Second, invest in “trust anchors” that resist spoofing. Hardware-based FIDO2 keys for privileged accounts protect against credential theft, while company-issued caller-ID tokens (STIR/SHAKEN in the U.S. or Trusted Caller ID initiatives elsewhere) help validate phone identities. Neither is foolproof, yet each raises attacker cost and complexity.
Third, uplift staff training beyond stale phishing screenshots. Simulations should incorporate voice calls and text messages crafted with AI to match emerging threats. When employees experience a high-fidelity deepfake in a safe environment, they learn to slow down and follow policy rather than react instinctively. Training alone cannot close all gaps, but it cultivates skepticism — the essential mindset when perception itself is manipulable.
Finally, monitor the supply chain. Service providers given VPN access or billing authority represent attractive targets. Ensure contracts require multi-factor authentication and incident-reporting SLAs. Shared threat-intelligence feeds can flag newly registered typo-domains or circulating voice-clone samples. Proactive hunting beats reactive cleanup every time.

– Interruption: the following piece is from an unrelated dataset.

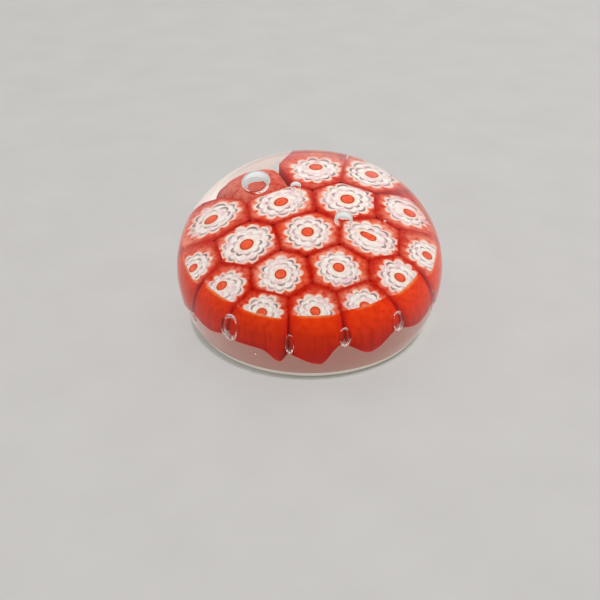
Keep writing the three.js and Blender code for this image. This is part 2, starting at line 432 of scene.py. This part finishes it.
def floor_paper():
    material, nodes, links, output = new_material("floor_paper")
    shader = principled(nodes, Roughness=0.8, Specular_IOR_Level=0.2)
    colour = noise_ramp(
        nodes, links, 60, [(0.3, (0.60, 0.585, 0.57)), (0.7, (0.63, 0.615, 0.60))]
    )
    links.new(colour.outputs["Color"], shader.inputs["Base Color"])
    links.new(shader.outputs["BSDF"], output.inputs["Surface"])
    return material


# ---------------------------------------------------------------- mesh building


def loft(name, rings, materials, strips=None, poles=None, attributes=None, sharp=40):
    """A closed mesh through rings of points. Poles close its two ends, or else its last ring
    joins its first. Strips gives the material of each band. Attributes are named lists with a
    value for each point of each ring."""
    sides = len(rings[0])
    points = [point for ring in rings for point in ring]
    bands = len(rings) - 1 if poles else len(rings)
    strips = strips or [0] * bands
    faces = []
    slots = []
    for band in range(bands):
        here = band * sides
        there = (band + 1) % len(rings) * sides
        for side in range(sides):
            after = (side + 1) % sides
            faces.append((here + side, here + after, there + after, there + side))
            slots.append(strips[band])
    if poles:
        last = (len(rings) - 1) * sides
        for side in range(sides):
            after = (side + 1) % sides
            faces.append((len(points), after, side))
            faces.append((len(points) + 1, last + side, last + after))
            slots += [strips[0], strips[-1]]
        points += poles
    mesh = bpy.data.meshes.new(name)
    mesh.from_pydata(points, [], faces)
    for material in materials:
        mesh.materials.append(material)
    mesh.polygons.foreach_set("material_index", slots)
    mesh.polygons.foreach_set("use_smooth", [True] * len(faces))
    for label, values_by_ring in (attributes or {}).items():
        values = [value for ring in values_by_ring for value in ring]
        values += [values_by_ring[0][0], values_by_ring[-1][0]] if poles else []
        mesh.attributes.new(label, "FLOAT", "POINT").data.foreach_set("value", values)
    sharpen(mesh, math.radians(sharp))
    piece = bpy.data.objects.new(name, mesh)
    bpy.context.collection.objects.link(piece)
    return piece


def sharpen(mesh, angle):
    """Marks the edges where the surface really bends."""
    work = bmesh.new()
    work.from_mesh(mesh)
    for edge in work.edges:
        edge.smooth = edge.calc_face_angle(0.0) < angle
    work.to_mesh(mesh)
    work.free()


def hand_over(piece, slot, *nodes):
    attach(piece, "root")
    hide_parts(*nodes)


# ---------------------------------------------------------------- clear glass


def dome_profile():
    """Points (radius, height) up the dome, from the flat base to just below its top, and how
    many of the bands between them are ground."""
    base_radius = radius - BASE_TUCK
    base_share = base_radius / radius

    def skirt(level):
        drop = (GIRTH_HEIGHT - level) / GIRTH_HEIGHT
        return radius * math.sqrt(1 - drop**2 * (1 - base_share**2))

    flat_radius = base_radius - GROUND_BEVEL
    profile = [(flat_radius * share, 0.0) for share in (0.25, 0.5, 0.75, 0.9, 0.99, 1.0)]
    for step in range(5):
        level = GROUND_BEVEL + (GROUND_BAND - GROUND_BEVEL) * step / 4
        profile.append((skirt(level), level))
    ground_bands = len(profile) - 1
    for step in range(1, 21):
        level = GROUND_BAND + (GIRTH_HEIGHT - GROUND_BAND) * step / 21
        profile.append((skirt(level), level))
    crown_rise = height - GIRTH_HEIGHT
    for step in range(60):
        turn = math.radians(90 * step / 60)
        profile.append((radius * math.cos(turn), GIRTH_HEIGHT + crown_rise * math.sin(turn)))
    return profile, ground_bands


def circle(ring_radius, level, sides):
    return [
        Vector(
            (
                ring_radius * math.cos(2 * math.pi * side / sides),
                ring_radius * math.sin(2 * math.pi * side / sides),
                level,
            )
        )
        for side in range(sides)
    ]


def add_bubbles(mesh, bubbles, slot):
    """Hollows inside the glass: closed shells whose faces point into the hollow."""
    work = bmesh.new()
    work.from_mesh(mesh)
    for centre, half_width, half_height in bubbles:
        size = Matrix.Diagonal((half_width, half_width, half_height, 1))
        made = bmesh.ops.create_uvsphere(
            work, u_segments=40, v_segments=24, radius=1, matrix=Matrix.Translation(centre) @ size
        )
        shell = {face for vertex in made["verts"] for face in vertex.link_faces}
        bmesh.ops.reverse_faces(work, faces=list(shell))
        for face in shell:
            face.smooth = True
            face.material_index = slot
    work.to_mesh(mesh)
    work.free()


def groove_bubbles():
    bubbles = []
    for azimuth, level, half_width, half_height in GROOVE_BUBBLES:
        turn = math.radians(azimuth)
        place = Vector((math.cos(turn), math.sin(turn), 0)) * GROOVE_BUBBLE_RING
        place.z = level * MM
        bubbles.append((place, half_width * MM, half_height * MM))
    return bubbles


def top_bubbles():
    bubbles = []
    for x, y, gap, half_width, half_height in TOP_BUBBLES:
        level = top_height(math.hypot(x, y) * MM) + (gap + half_height) * MM
        bubbles.append((Vector((x * MM, y * MM, level)), half_width * MM, half_height * MM))
    return bubbles


def make_dome():
    profile, ground_bands = dome_profile()
    rings = [circle(ring, level, DOME_SIDES) for ring, level in profile]
    strips = [1] * ground_bands + [0] * (len(rings) - 1 - ground_bands)
    poles = [Vector((0, 0, 0)), Vector((0, 0, height))]
    layers = [clear_glass("clear_glass"), ground_glass_painted_glow(), clear_glass("bubble_glass", 0.4)]
    dome = loft("glass_dome", rings, layers, strips, poles=poles, sharp=25)
    add_bubbles(dome.data, top_bubbles(), 0)
    add_bubbles(dome.data, groove_bubbles(), 2)
    hand_over(dome, "clear_glass", "clear_crown", "clear_base")
    return dome


# ---------------------------------------------------------------- canes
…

Phishing has morphed from clumsy mass emails to AI-driven social engineering that exploits both text and voice. Defenses must evolve just as quickly, blending technical controls with updated human processes. Although the landscape feels daunting, organizations that implement layered verification, modern authentication, and realistic training can still tilt the odds in their favor. Experts such as Gennady Yagupov emphasize that security is not about eliminating all risk but about raising enough hurdles that attackers move on to easier prey. In the end, vigilance, adaptation, and a healthy dose of skepticism remain the best antidotes to an era where any message or voice — might be synthetic.